Zona Marítimo Terrestre
Costa Rica is famed throughout the world for its beautiful, untainted beaches. It is therefore no surprise that beachfront property is actively sought by American developers, retirees and those looking for vacation homes. The significant caveat regarding beachfront development is that it is rarely the bargain it appears.
The principal problem is that no private ownership of beachfront property is allowed. The Costa Rican government owns the first 200 meters of the beach front area, known as the Zona Marítimo Terrestre, or the Maritime Zone, and it is governed by the Ley sobre la Zona Marítimo Terrestre (hereafter referred to as 'ZM'). The first 50 meters are public beaches on which absolutely no construction may take place or any concession be granted. The remaining 150 meters may be developed via special "concessions" that are granted by a governing Municipality (ZM Art. 35). In order for any construction to take place on this 150 meters the area must be part of a Plan Regulador, or a special zoning district created by the Instituto Costarricense de Turismo (ICT). It shoud be noted that some privately owned beachfront property does exist, due to the fact it was registered prior to the 1977 Maritime Zone law, which has a grandfather provision providing for such ownership (ZM Art. 6).
Before actually attempting to obtain a concession for developing rights in the Zona Maritimo Terrestre, a foreign investor must first be in compliance with Article 31 and 47 of the Ley Sobre la Zona Maritimo Terrestre (Carballo, 28 June 1995 interview). Article 31 specifies that at least fifty percent of the development capital must be Costa Rican (ZM Art. 31). In addition, foreign investors must have resided in Costa Rica for at least five years (ZM Art. 47).
Such discrimination concerning foreign ownership could possibly be questioned on a constitutional basis in the Sala Constituicional, or the Constitutional Court. Article 19 of the Costa Rican Constitution (CRC) explicitly states that foreigners have the same individual and social rights as Costa Ricans (CRC Art. 19). Howeverer, Article 19 does contain ambiguity with the inclusion of the clause, "with the exceptions and limitations that the Constitution and its laws establish," thereby creating the window for Article 31 of the Ley de Zona Marítimo Terrestre which allows discrimination against foreign investment (CRC Art. 19 and ZM Art. 31).
Inevitably there are methods employed by those who seek to circumvent the restrictions of foreign ownership as established by Article 31 (Carballo, 27 June 1995 interview). A common procedure entails establishing a Costa Rican as the "legal" owner of a parcel of land by recording his/her name on the necessary documentation. Frequently the name of the attorney or one of his/her staff is used as the local owner on the concession. Needless to say such measures have a certain amount of inherent risk. For example, in July 1995, the Municipality of Golfito threatened to pull the concession rights of many foreign investors on the grounds of Article 57, which states that "no person together with his/her spouse and minor children will be able to have more than one concession" (ZM Art. 57). The fact that many foreign owners use the same lawyers, and hence have the same names as the legal owners of their concessions, is now creating a major problem in the Golfito region. Such non-compliance with the law may result in the nullification of concessions without compensation.
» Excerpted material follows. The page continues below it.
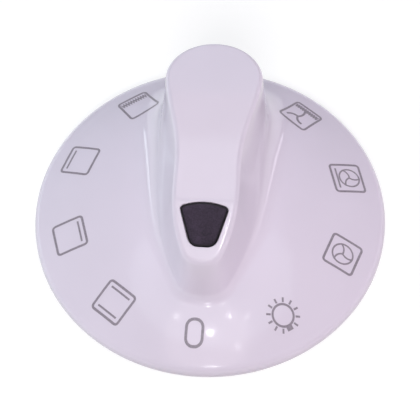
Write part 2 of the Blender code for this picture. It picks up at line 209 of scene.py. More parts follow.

The first step for a foreign firm or individual interested in developing the 150 meters of the Zona Marítimo Terrestre is to contact the Municipality that has jurisdiction over the desired coastal areas (ICT, 7 July 1995 interview). It is absolutely imperative that the area proposed for development be covered by a Plan Regulador created by the ICT and that its zoning requirements be compatible with the proposed development project. Beware of so-called "rights of occupation" granted by Municipalities. Such rights are only tentative and must ultimately succumb to the zoning requirements of a Plan Regulador when, or if, it is created by the ICT, making "rights of occupation" too volatile and susceptible to corruption to be recommended for development.
If the ICT has already created a Plan Regulador in an area, the developer must abide by the arrangements of the Plan or risk losing the concession. If a Plan Regulador does not exist, a firm wishing to develop the area must write a proposal for the implementation of such a Plan. The proposal is in essence an environmental impact statement that must include detailed information about possible damage to the environment, proposed rights of way and other necessary infrastructure developments. By law, the Municipalities are unable to grant concessions in the Zona Marítimo without the aforementioned development plan (ZM Art. 38) and without the consent of the ICT (ZM Art. 37).
Foreign investors wishing to develop tourist areas in the Zona Marítimo may seek tax incentives from the ICT. The granting of such incentives are govemed by law No. 6990 of 30 July 1985 which was amended by law No. 3293 of April 1992. Regulations for tourist areas are governed by Decree No. 9387 of 8 January 1979 (ICT 7 July, 1995 interview). Keep in mind that the ICT has the sole faculty to declare tourist zones and such zones are published in the Diario Oficial (La Gaceta) (ZM Art. 27).